Remove unwanted/bad nifti files from a bids directory

Hi,

Apologies if this is a repeat topic, but I couldn’t find anything in a search. Is there a protocol for removing unneeded scans (e.g., aborted functional runs, bad T1’s, etc.) from a bids directory?

We are set up to have all DICOM series transferred from a central server to our analysis server and automatically converted into bids format. This means that all data are converted into bids format, even for runs that we do not want. We are specifically running into problems where a subject has had multiple re-takes of a T1-scan. We would like to remove the bad runs so that fmriprep only uses the good run during the preprocessing of the functional data, however, just removing the bad runs from the bids folder (not deleting, just relocating to a directory outside the bids directory) still results in fmriprep trying to process these bad runs.

Any suggestions would be appreciated.

Thanks,

suzanne

Hi Suzanne,

For the unneeded scans one way could be to look at the metadata (i.e. pixel dim) because it will likely differ between your good and bad scans. You may consider looking at that and I am assuming your good data will all have the same (or nearly the same) metadata headers. Before running fMRIPrep you could also run MRIQC to go through and see the scan quality. This would happen between the BIDS conversion and running fMRIPrep. It is interesting that removing the scans from the directory before running fMRIPrep, that fMRIPrep has memory to run the bad runs.

I hope this helps!
Franklin

Hi Franklin,

Thanks for the response. The pixel dim works well enough for the functional runs. Although this particular study, two of the tasks are self-paced, so there is no single number of time points that can be easily used as a criterion in the heuristic file to separated aborted runs from completed runs.

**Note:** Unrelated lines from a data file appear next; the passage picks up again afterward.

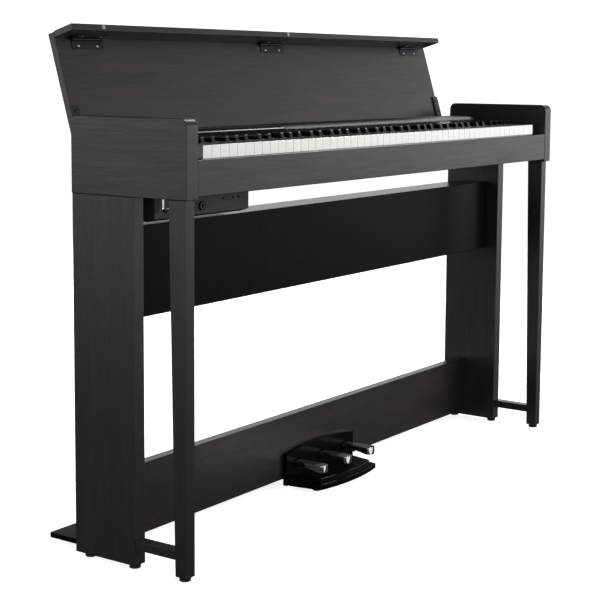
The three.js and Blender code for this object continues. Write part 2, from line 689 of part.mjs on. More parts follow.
const boxRear = boardRear;
const plateAndBox = join(
  profileY(archShape(), plateFront, plateRear),
  box(-pedalBoxHalfWidth, pedalBoxHalfWidth, plateRear - 1, boxRear, pedalBoxBottom, pedalBoxTop),
);
const pedalSlots = pedalX.map(([, x]) => {
  const half = pedalNeckWidth / 2 + pedalSlotRoom;
  return box(x - half, x + half, plateFront - 1, plateFront + pedalPlateThickness,
    pedalTop - pedalThickness - 6, pedalTop + pedalSlotRoom);
});
const boxHollow = box(-pedalBoxHalfWidth + pedalBoxWall + 1, pedalBoxHalfWidth - pedalBoxWall - 1,
  plateRear - 4, boxRear - pedalBoxWall, pedalBoxBottom + pedalBoxWall, pedalBoxTop - pedalBoxWall);
const axleHalf = pedalBoxHalfWidth - 1.5;
const axleBore = rod("x", 0, axleY, axleZ, pedalAxleRadius + pedalAxleClearance, 2 * axleHalf + 2 * gap);
add("pedal_plate", cut(plateAndBox, ...pedalSlots, boxHollow, axleBore), gloss);
add("pedal_axle", rod("x", 0, axleY, axleZ, pedalAxleRadius, 2 * axleHalf), chrome);

const pedalTip = boardFront - pedalReach;
const pedalBottom = pedalTop - pedalThickness;
const toeBottom = pedalTop - pedalToeThickness;
const toeRear = pedalTip + pedalToeLength;

/** A pedal seen from above: a straight neck that widens to a rounded toe. */
function pedalPlan(x) {
  const half = pedalWidth / 2;
  const neck = pedalNeckWidth / 2;
  const waist = plateFront - 14;
  const backEnd = axleY + pedalAxleRadius + 2.5;
  const shape = new THREE.Shape();
  shape.moveTo(x + neck, backEnd);
  shape.lineTo(x - neck, backEnd);
  shape.lineTo(x - neck, waist);
  shape.quadraticCurveTo(x - neck, waist - 10, x - half, waist - 18);
  shape.absellipse(x, pedalTip + pedalNoseDepth, half, pedalNoseDepth, Math.PI, 2 * Math.PI);
  shape.lineTo(x + half, waist - 18);
  shape.quadraticCurveTo(x + neck, waist - 10, x + neck, waist);
  shape.closePath();
  return shape;
}
const pedalUndercut = outline([toeRear, toeBottom - 1], [toeRear, toeBottom],
  [toeRear + pedalRiseLength, pedalBottom], [rear, pedalBottom], [rear, toeBottom - 1]);
for (const [name, x] of pedalX) {
  const blade = profileZ(pedalPlan(x), toeBottom, pedalTop);
  const under = profileX(pedalUndercut, x - pedalWidth, x + pedalWidth);
  const bore = rod("x", x, axleY, axleZ, pedalAxleRadius + pedalAxleClearance, pedalWidth + 2);
  add(`${name}_pedal`, cut(blade, under, bore), chrome);
}

/** The pedal base seen from above, drawn in by an inset all round its front and sides. */
function pedalBasePlan(inset, rearY) {
  const cornerY = boardFront - pedalBaseReach + inset;
  const halfFront = pedalBaseHalfFront - inset;
  const halfRear = pedalBaseHalfRear - inset;
  const shape = new THREE.Shape();
  shape.moveTo(-halfRear, rearY);
  shape.lineTo(-halfFront, cornerY);
  shape.quadraticCurveTo(0, cornerY - 2 * pedalBaseBow, halfFront, cornerY);
  shape.lineTo(halfRear, rearY);
  shape.closePath();
  return shape;
}
const baseTop = pedalBaseBottom + pedalBaseThickness;
const baseFootRadius = 8;
const baseFootTop = pedalBaseBottom + 1;
const baseFeet = [-1, 1].flatMap((side) => [plateFront - 8, boardFront - pedalBaseReach + 20].map((y) =>
  rod("z", side * (pedalBaseHalfFront - 14), y, baseFootTop / 2, baseFootRadius, baseFootTop)));
add("pedal_base", join(
  profileZ(pedalBasePlan(0, plateFront - gap), pedalBaseBottom, baseTop),
  profileZ(pedalBasePlan(pedalStepInset, plateFront - gap), baseTop - 1, baseTop + pedalStepHeight),
  ...baseFeet,
), gloss);

export default model;
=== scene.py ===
"""A slim digital piano on its stand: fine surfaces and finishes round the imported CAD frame.

Lengths are in metres. +Z is up, +X is the treble end and the player sits on the -Y side.
Every new piece is a surface worked out on a grid of two parameters, or an eased copy of a CAD node. It
takes its place and size from the node it rides with, so nothing here moves or resizes the design.
"""

import json
import math

import bmesh
import bpy
import numpy as np
from bpy.props import FloatProperty, FloatVectorProperty, IntProperty, PointerProperty
from bpy.types import Operator, Panel, PropertyGroup
from mathutils import Matrix, Vector


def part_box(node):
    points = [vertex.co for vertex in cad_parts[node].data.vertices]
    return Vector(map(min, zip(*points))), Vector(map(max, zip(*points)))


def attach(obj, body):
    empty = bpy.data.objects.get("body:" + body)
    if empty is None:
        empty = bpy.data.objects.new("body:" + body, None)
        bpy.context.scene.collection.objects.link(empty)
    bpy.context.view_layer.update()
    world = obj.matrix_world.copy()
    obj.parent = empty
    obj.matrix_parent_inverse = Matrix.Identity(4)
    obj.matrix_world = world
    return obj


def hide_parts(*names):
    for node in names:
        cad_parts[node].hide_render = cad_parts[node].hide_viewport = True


bl_info = {
    "name": "Digital Piano on Stand",
    "version": (1, 0, 0),
    "blender": (4, 5, 0),
    "location": "3D View > Sidebar > Piano",
    "description": "Builds the fine surfaces, finishes and stage of a slim digital piano",
    "category": "Object",
}

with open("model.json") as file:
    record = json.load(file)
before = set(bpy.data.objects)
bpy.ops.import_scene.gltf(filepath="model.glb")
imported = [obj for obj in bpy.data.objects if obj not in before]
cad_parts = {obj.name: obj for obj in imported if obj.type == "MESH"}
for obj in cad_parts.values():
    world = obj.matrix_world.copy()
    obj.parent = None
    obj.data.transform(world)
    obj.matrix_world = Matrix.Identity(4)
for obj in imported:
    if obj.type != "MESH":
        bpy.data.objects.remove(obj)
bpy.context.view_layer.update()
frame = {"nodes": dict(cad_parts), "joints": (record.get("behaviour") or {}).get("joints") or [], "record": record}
JOINTS = {joint["name"]: joint for joint in frame["joints"]}
SIDE_SIGN = {"left": -1, "right": 1}


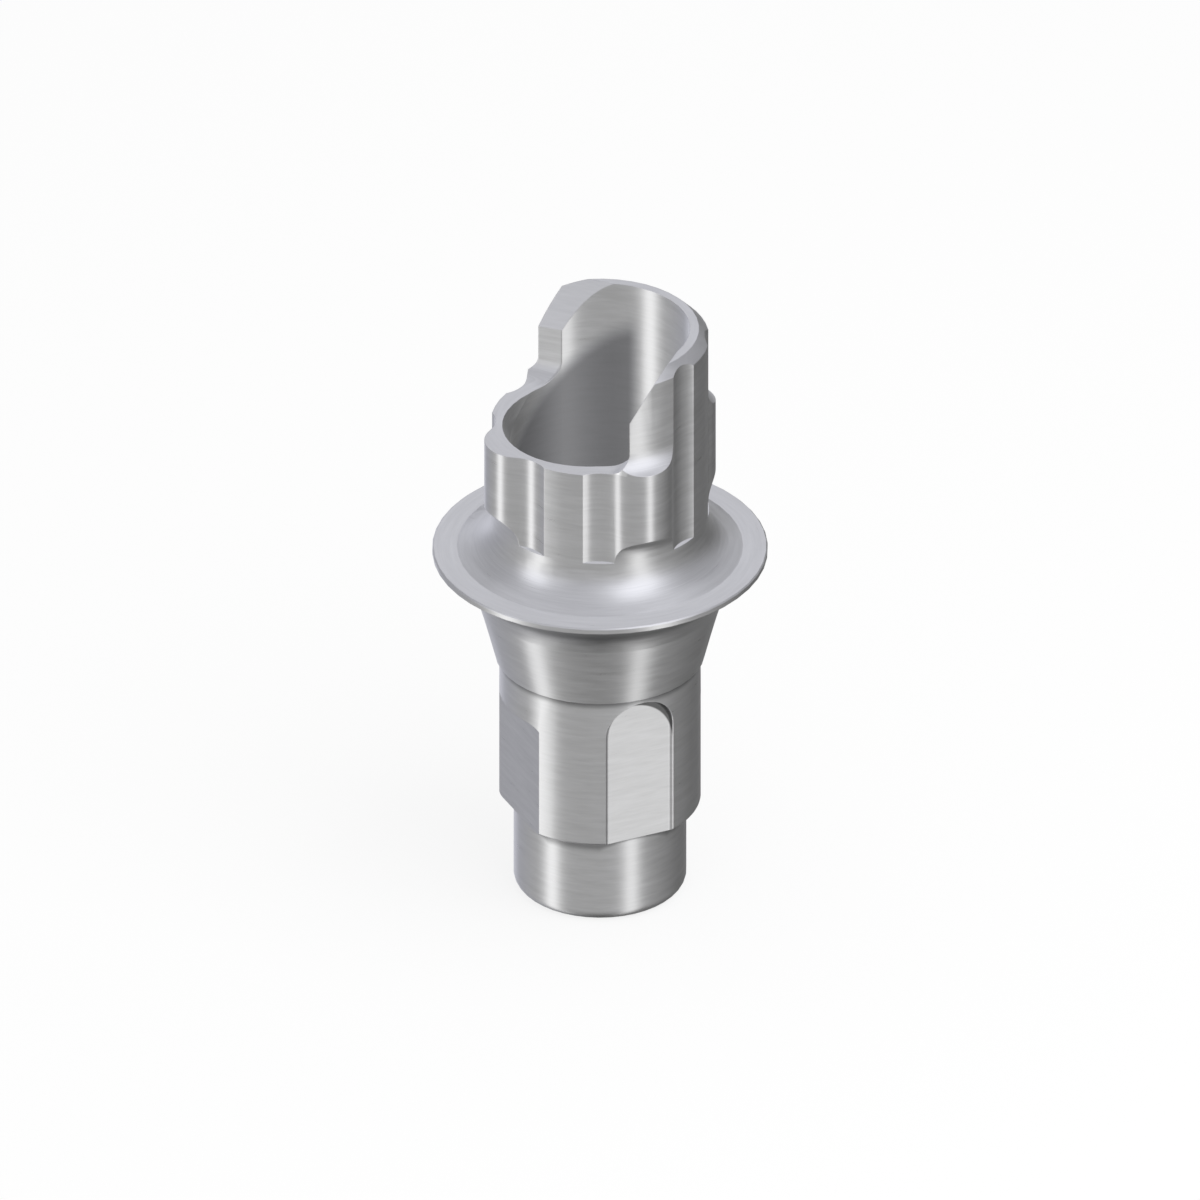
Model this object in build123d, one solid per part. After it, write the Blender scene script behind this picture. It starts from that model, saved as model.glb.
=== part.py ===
from build123d import *

import os
from math import acos, atan2, cos, degrees, radians, sin, tan

# Bonding-base abutment for a screw-retained crown, turned and milled from one titanium bar.
# Millimetres. The origin is on the axis at the foot's bottom face, and +Z points to the crown.
# The chimney's cut-out faces -Y. Levels are heights above the foot's bottom face.

# Foot, the pilot that enters the implant first
foot_radius = 1.160
foot_height = 1.285
foot_edge_radius = 0.165

# Implant connection: a cylinder with two arched pockets on X and two milled flats on Y
connection_radius = 1.352
connection_height = 2.230
connection_edge_radius = 0.050
pocket_floor_distance = 1.222
pocket_half_width = 0.504
pocket_headroom = 0.085
pocket_floor_radius = 0.054
flat_distance = 1.197
flat_height = 1.679
flat_half_width = 0.750
flat_corner_radius = 0.335

# Conical seat, which flares into the flange's underside
cone_foot_radius = 1.406
cone_half_angle = 15.0
cone_height = 0.930
flange_radius = 2.250
flare_height = 0.623
flange_thickness = 0.098
flange_edge_break = 0.018

# Neck: the chimney's own radius, with a hollow down to the flange and one up to the lobes
neck_lower_radius = 0.455
neck_upper_radius = 0.440

# Chimney: a cylinder with four rounded lobes, each between two hollow valleys that touch it
chimney_radius = 1.466
chimney_height = 3.363
chimney_top_chamfer = 0.138
lobe_radius = 0.483
lobe_centre_inset = 0.286
valley_radius = 0.485
valley_centre_outset = 0.419
valley_floor_height = 0.560
lobe_top_height = 1.938
lobe_top_radius = 0.295
lobe_stock = 0.040

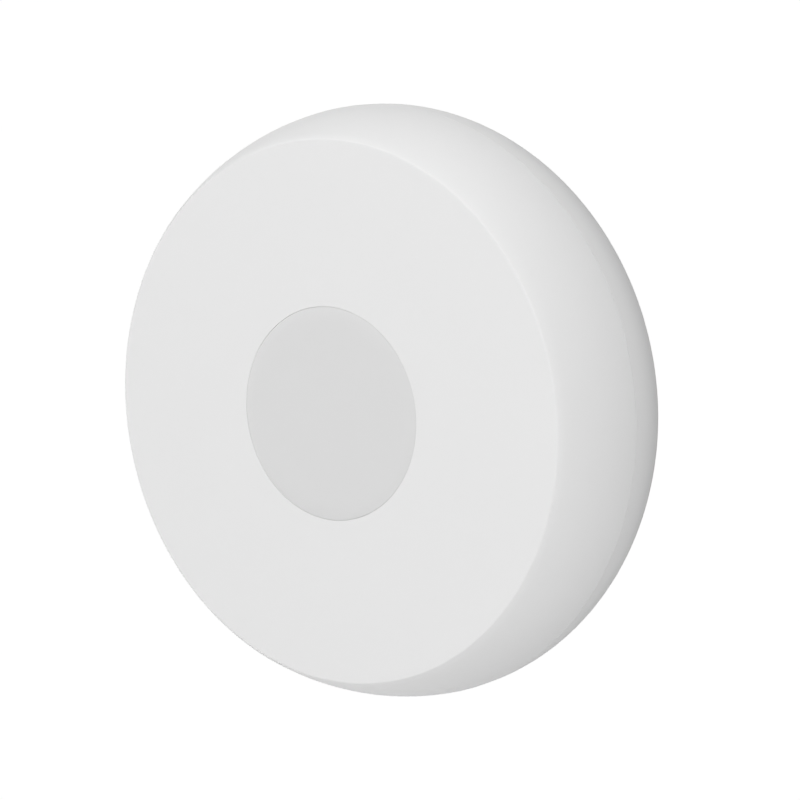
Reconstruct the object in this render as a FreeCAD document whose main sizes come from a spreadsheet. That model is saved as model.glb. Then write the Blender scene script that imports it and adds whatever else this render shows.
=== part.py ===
import FreeCAD, Part
import math
import os
import sys

import Sketcher

# Emergency button: a round two-shell puck that sticks or screws to a wall, with a push button in its face.
# Every piece is drawn with its height measured from the wall, and then stood up as it hangs in use:
# the wall is the plane y = 0, the face looks along -Y, and +Z is up. The origin is the middle of the
# adhesive pad's rear face.

document = FreeCAD.newDocument("emergency_button")
sheet = document.addObject("Spreadsheet::Sheet", "Sizes")
sub_parts = []

# Driving sizes in millimetres and degrees: name, value, what it measures.
DRIVING_SIZES = [
    ("body_dia", 56.0, "widest circle of the puck"),
    ("side_inset", 2.8, "how far the edge of the face stands in from the widest circle"),
    ("front_depth", 8.4, "parting line to face"),
    ("side_band", 1.1, "straight band behind the parting line"),
    ("wall", 1.8, "thickness of both covers"),
    ("face_edge_round", 0.35, "rounding of the face's edge"),
    ("parting_gap", 0.06, "gap between the two covers"),
    ("parting_bevel", 0.08, "bevel on both sides of the parting line"),
    ("pad_dia", 24.0, "adhesive pad"),
    ("pad_thick", 0.8, "adhesive pad"),
    ("pad_proud", 0.3, "how far the pad stands out of the rear cover"),
    ("pad_margin", 0.3, "room round the pad in its recess"),
    ("wall_screw_spacing", 34.0, "between the two wall screw holes"),
    ("wall_screw_hole_dia", 4.2, "hole for the shank of a wall screw"),
    ("wall_screw_head_dia", 7.2, "countersink for the head of a wall screw"),
    ("wall_screw_boss_rise", 0.8, "boss round the countersink above the floor"),
    ("wall_screw_boss_rim", 0.8, "width of the boss outside the countersink"),
    ("spigot_depth", 2.0, "how far the front cover's spigot reaches into the rear cover"),
    ("spigot_wall", 1.6, "thickness of the spigot"),
    ("spigot_rise", 2.3, "height of the spigot's root above the parting line"),
    ("spigot_clearance", 0.3, "between spigot and rear cover"),
    ("seal_section_dia", 1.0, "section of the rubber seal ring"),
    ("seal_clearance", 0.06, "between seal ring and its neighbours"),
    ("hook_thick", 1.2, "bayonet hook of the rear cover"),
    ("lug_thick", 1.2, "bayonet lug of the inner frame"),
    ("lug_reach", 1.6, "how far a lug stands out of the frame's skirt"),
    ("lug_span", 22.0, "angle of a bayonet lug"),
    ("lug_clearance", 0.15, "between lug and hook"),
    ("twist_angle", 30.0, "turn that frees the lugs"),
    ("stop_span", 3.0, "angle of a stop rib"),
    ("stop_gap", 0.6, "angle between a lug's end and its stop rib"),
    ("bayonet_clearance", 0.3, "round the bayonet parts"),
    ("cell_dia", 24.5, "coin cell"),
    ("cell_height", 5.0, "coin cell"),
    ("cell_cap_rise", 0.3, "negative cap above the can's shoulder"),
    ("cell_cap_inset", 1.7, "negative cap inside the can's edge"),
    ("cell_clearance", 0.2, "round the cell in its well"),
    ("cell_floor_gap", 0.8, "cell to the rear cover's floor"),
    ("well_wall", 1.15, "wall of the cell's well"),
    ("well_lip", 0.85, "rim of the frame's plate in front of the cell"),
    ("well_short", 0.3, "well wall short of the cell's rear face"),
    ("cell_hook_thick", 0.4, "hook behind the cell"),
    ("cell_hook_catch", 0.4, "how far the hook reaches behind the cell"),
    ("contact_slot_rise", 0.9, "slot for the positive contact above the cell's rear face"),
    ("frame_plate", 1.0, "plate of the inner frame"),
    ("frame_skirt_wall", 1.4, "outer wall of the inner frame"),
    ("frame_to_spigot", 1.1, "between frame and spigot"),
    ("board_drop", 2.1, "board's rear face behind the parting line"),
    ("board_thick", 1.0, "circuit board"),
    ("board_margin", 0.3, "frame's edge outside the board"),
    ("screw_shank_dia", 1.9, "frame screw"),
    ("screw_head_dia", 3.8, "frame screw"),
    ("screw_head_thick", 1.3, "frame screw"),
    ("screw_length", 7.4, "frame screw under its head"),
    ("screw_cross_length", 2.3, "cross recess of the frame screw, tip to tip"),
    ("screw_cross_width", 0.6, "arm of the cross recess"),
    ("screw_cross_depth", 0.8, "cross recess"),
    ("screw_spare", 0.4, "bore beyond the screw's tip"),
    ("screw_passage", 0.4, "frame and board holes over the shank"),
    ("thread_clearance", 0.1, "pilot hole over the shank"),
    ("screw_head_room", 0.6, "between screw head and frame skirt"),
    ("boss_wall", 1.4, "wall of the screw bosses"),
    ("button_hole_dia", 19.9, "hole in the face"),
    ("hole_edge_round", 0.1, "rounding of the hole's front edge"),
    ("button_gap", 0.12, "between hole and button all round"),
    ("button_slope", 1.1, "width of the sloping edge of the button's top"),
    ("button_slope_drop", 0.35, "how far that edge falls to the button's side"),
    ("button_corner_round", 0.12, "rounding between sloping edge and side"),
    ("button_plate", 1.6, "thickness of the button's top"),
    ("button_wall", 1.4, "thickness of the button's side"),
    ("flange_reach", 1.4, "button flange outside the button's side"),
    ("flange_thick", 1.0, "button flange"),
    ("flange_gap", 0.1, "between flange and cover at rest"),
    ("button_travel", 0.5, "press of the button"),
    ("stem_dia", 5.0, "stem under the button"),
    ("stem_rib_thick", 1.0, "ribs between stem and side"),
    ("key_width", 2.0, "key that keeps the button from turning"),
    ("key_reach", 0.9, "key outside the flange"),
    ("guide_clearance", 0.08, "between flange or key and guide ring"),
    ("guide_wall", 1.4, "guide ring round the flange"),
    ("guide_depth", 3.1, "guide ring behind the inner face"),
    ("bead_thick", 1.0, "rim of the membrane"),
    ("bead_width", 1.3, "rim of the membrane"),
    ("membrane_web", 0.4, "web of the membrane"),
    ("membrane_pad_thick", 0.6, "pad in the middle of the membrane"),
    ("membrane_pad_rim", 0.3, "pad outside the stem"),
    ("retainer_thick", 1.0, "ring behind the membrane"),
    ("ear_dia", 3.6, "ears of the retainer"),
    ("stake_dia", 1.6, "posts that hold the retainer"),
    ("stake_head_dia", 2.6, "flattened ends of the posts"),
    ("stake_head_thick", 0.5, "flattened ends of the posts"),
    ("stake_clearance", 0.1, "ear hole over the post, all round"),
    ("switch_side", 6.0, "square body of the switch"),
    ("switch_height", 3.2, "switch body above the board"),
    ("switch_floor", 1.7, "floor of the switch above the board"),
    ("switch_plate_thick", 0.3, "metal top of the switch"),
    ("switch_bore_dia", 4.8, "round room inside the switch"),
    ("dome_dia", 4.4, "snap dome"),
    ("dome_rise", 0.65, "snap dome"),
    ("dome_thick", 0.1, "snap dome"),
    ("dome_foot", 0.2, "flat rim of the dome"),
    ("plunger_dia", 3.5, "plunger of the switch"),
    ("plunger_foot_dia", 4.4, "foot of the plunger"),
    ("plunger_foot_thick", 0.75, "foot of the plunger"),
    ("plunger_top", 5.0, "plunger's top above the board"),
    ("plunger_clearance", 0.1, "round the plunger in the metal top"),
    ("touch_gap", 0.02, "between pieces that rest on each other"),
    ("sheet_thick", 0.2, "sheet metal of contacts and shield"),
    ("terminal_width", 0.6, "leg of the switch"),
    ("terminal_foot", 1.2, "foot of a leg, outwards"),
    ("terminal_spacing", 4.5, "between the legs of one side"),
    ("negative_width", 4.0, "negative contact"),
    ("negative_margin", 2.85, "negative contact's end inside the frame's window"),
    ("positive_width", 4.4, "positive contact"),
    ("slot_margin", 0.5, "room round the positive contact in the frame"),
    ("shield_length", 10.0, "radio shield, up and down"),
    ("shield_width", 6.0, "radio shield, across"),
    ("shield_height", 2.0, "radio shield"),
    ("board_edge_margin", 0.85, "between the board's edge and what stands near it"),
    ("radio_chip_side", 4.0, "square radio chip"),
    ("radio_chip_height", 0.9, "radio chip"),
    ("crystal_length", 2.5, "crystal, across"),
    ("crystal_width", 2.0, "crystal, up and down"),
    ("crystal_height", 0.7, "crystal"),
    ("radio_chip_rise", 1.9, "middle of the radio chip above the axis"),
    ("radio_spacing", 4.8, "between the middles of radio chip and crystal"),
    ("antenna_length", 7.0, "chip antenna"),
    ("antenna_width", 2.0, "chip antenna"),
    ("antenna_height", 1.2, "chip antenna"),
    ("reservoir_length", 7.3, "reservoir capacitor, across"),
    ("reservoir_width", 4.3, "reservoir capacitor, up and down"),
    ("reservoir_height", 1.9, "reservoir capacitor"),
    ("reservoir_gap", 2.8, "between the switch and the reservoir capacitor, across"),
    ("reservoir_rise", 8.5, "middle of the reservoir capacitor above the axis"),
    ("chip_part_length", 1.6, "small capacitors and resistors, up and down"),
    ("chip_part_width", 0.8, "small capacitors and resistors, across"),
    ("chip_capacitor_height", 0.8, "small capacitors"),
    ("chip_resistor_height", 0.45, "small resistors"),
    ("chip_part_pitch", 2.4, "between neighbours in a row"),
    ("chip_row_gap", 4.5, "between the switch and the first of a row"),
    ("chip_capacitor_rise", 3.4, "row of capacitors above the axis"),
    ("chip_resistor_drop", 5.0, "row of resistors below the axis"),
    ("lamp_length", 2.0, "status lamp, across"),
    ("lamp_width", 1.25, "status lamp, up and down"),
    ("lamp_height", 0.6, "status lamp under its lens"),
    ("lamp_lens_dia", 1.0, "lens of the status lamp"),
    ("lamp_lens_rise", 0.4, "lens of the status lamp"),
    ("lamp_gap", 4.5, "between the switch and the status lamp"),
    ("peg_dia", 1.8, "pegs that place the board"),
    ("peg_offset", 0.7, "circle of the pegs outside the circle of the screws"),
    ("peg_clearance", 0.1, "round a peg in the board"),
    ("peg_proud", 0.1, "how far a peg stands out of the board"),
]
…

The bigger problem we are having is with a subject having to go through multiple T1 scans, as the techs typically do not abort these scans prematurely (don’t know until the data are reconstructed on the scanner if the T1 is useable or not). So, there is no difference in the meta data for bad T1 scans versus good T1 scans, making it difficult to write a heuristic file that will only convert the good T1 scans into BIDS format. Also, since we are set up to do an auto-pull of the DICOM data from our DICOM server, there is no easy way to indicate that only certain DICOM series should be pulled.

This means that we end up with multiple T1 scans that have been converted into BIDS format in the subject’s anat folder. When running fMRIprep, there is no way to tell fMRIprep to ignore the bad runs. And as I said in my first post, deleting them from the subject’s anat folder doesn’t seem to help. We have also tried deleting the file names from the subject’s sub-_ses-_scans.tsv file, but all that does is cause fMRIprep to create a new anat folder with all of the ‘fmriprepped’ T1 files. The ‘anat’ folder located within the session folder (at the correct level with the ‘func’ folder) just has the affine transform .txt file.

We think there must be another record of these bad T1 scans in other .tsv file, but we cannot figure out where in all of the heudiconv output…

Thanks,

suzanne

Hi Suzanne,

It appears the clean up will happen with the niftis (because of the auto-pull/conversion to BIDS there is no time to intervene on the DICOMs before the conversion). The clean up can happen before fMRIPrep is run. I am not sure what .tsv information fMRIPrep may use (@effigies @oesteban?)

You may consider using MRIQC. This would be able to help identify those bad scans (and general scan quality) so it can be cleaned up before fMRIPrep is ran. So the result will be just the good scans that will be given to fMRIPrep to run. It is interesting that fMRIPrep will run on the bad scans even though there is nothing there and has not seen those bad scans before? (Even with a subject’s clean directory of just the good scans?) One thing I can see is having to also correct the filename after cleaning up and before fMRIPrep (the multiple scans may have heudiconv add a run field to the name that may not be needed)

Thank you,
Franklin

I’m a little confused about the situation, here. Removing files from the BIDS root directory should certainly prevent fMRIPrep from finding them. Where are you putting them? Could you share more details about your directory structure and fMRIPrep command?

With regard to .tsv files, fMRIPrep does not make use of any information in .tsv files. We do produce regressor.tsv files, but that’s it.